CHARGE TRUST AND LENDING TRUST
TRIGGERING EVENTS
Under the respective terms of the Charge Trust and the Lending
Trust agreements, the occurrence of certain events could result
in establishment of reserve funds, or in a worst-case scenario,
early amortization of investor certificates. As of December 31,
2010, no triggering events have occurred resulting in funding of
reserve accounts or early amortization.
The Company announced in the second quarter of 2009 that
certain actions affecting outstanding series of securities issued
by the Lending Trust were completed in order to adjust the
credit enhancement structure of substantially all of the
outstanding series of securities previously issued by the
Lending Trust. One of these enhancements was the
designation of a percentage of new principal receivables
arising from accounts in the Lending Trust as “Discount
Option Receivables” (as defined in the Lending Trust
documentation). The designated percentage was reduced to
zero percent in the third quarter of 2010 given that the trust
excess spread had exceeded pre-determined targets.
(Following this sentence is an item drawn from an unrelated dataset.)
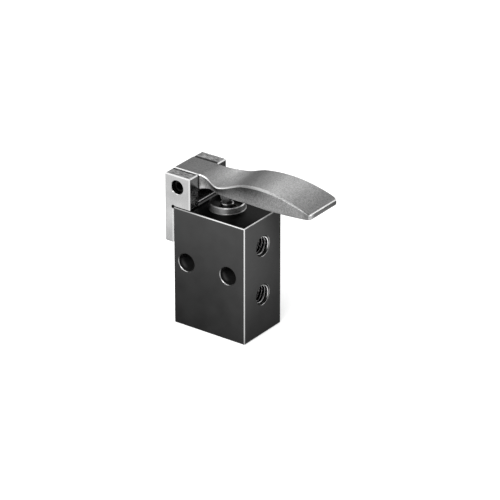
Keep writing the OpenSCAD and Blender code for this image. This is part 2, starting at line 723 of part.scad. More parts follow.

SECURITIZATION INCOME, NET
As a result of the adoption of new GAAP effective January 1,
2010, the Company no longer recognizes securitization income,
net. The components of securitization income, net for the
cardmember loans and long-term debt, are now recorded in
other commissions and fees, interest income and
interest expense.
The following table summarizes the activity related to
securitized loans reported in securitization income, net, prior
to adoption of the new accounting standards:
(Millions) 2009 2008
Excess spread, net
(a)
$ (155) $ 544
Servicing fees 562 543
Losses on securitizations
(b)
(7) (17)
Securitization income, net $ 400 $ 1,070
(a) Excess spread, net was the net cash flow from interest and fee collections
allocated to the investors’ interests after deducting the interest paid on
investor certificates, credit losses, contractual servicing fees, other expenses,
and the changes in the fair value of the interest-only strip. This amount
excludes issuer rate fees on the securitized accounts, which were recorded in
discount revenue in the Company’s Consolidated Statements of Income.
(b) Excludes $201 million and $(393) million of impact from cardmember loan
sales and maturities for 2009, reflected in the provisions for losses for the
period. Excludes $446 million and $(177) million of impact from
cardmember loan sales and maturities for 2008, reflected in the
provisions for losses for the period.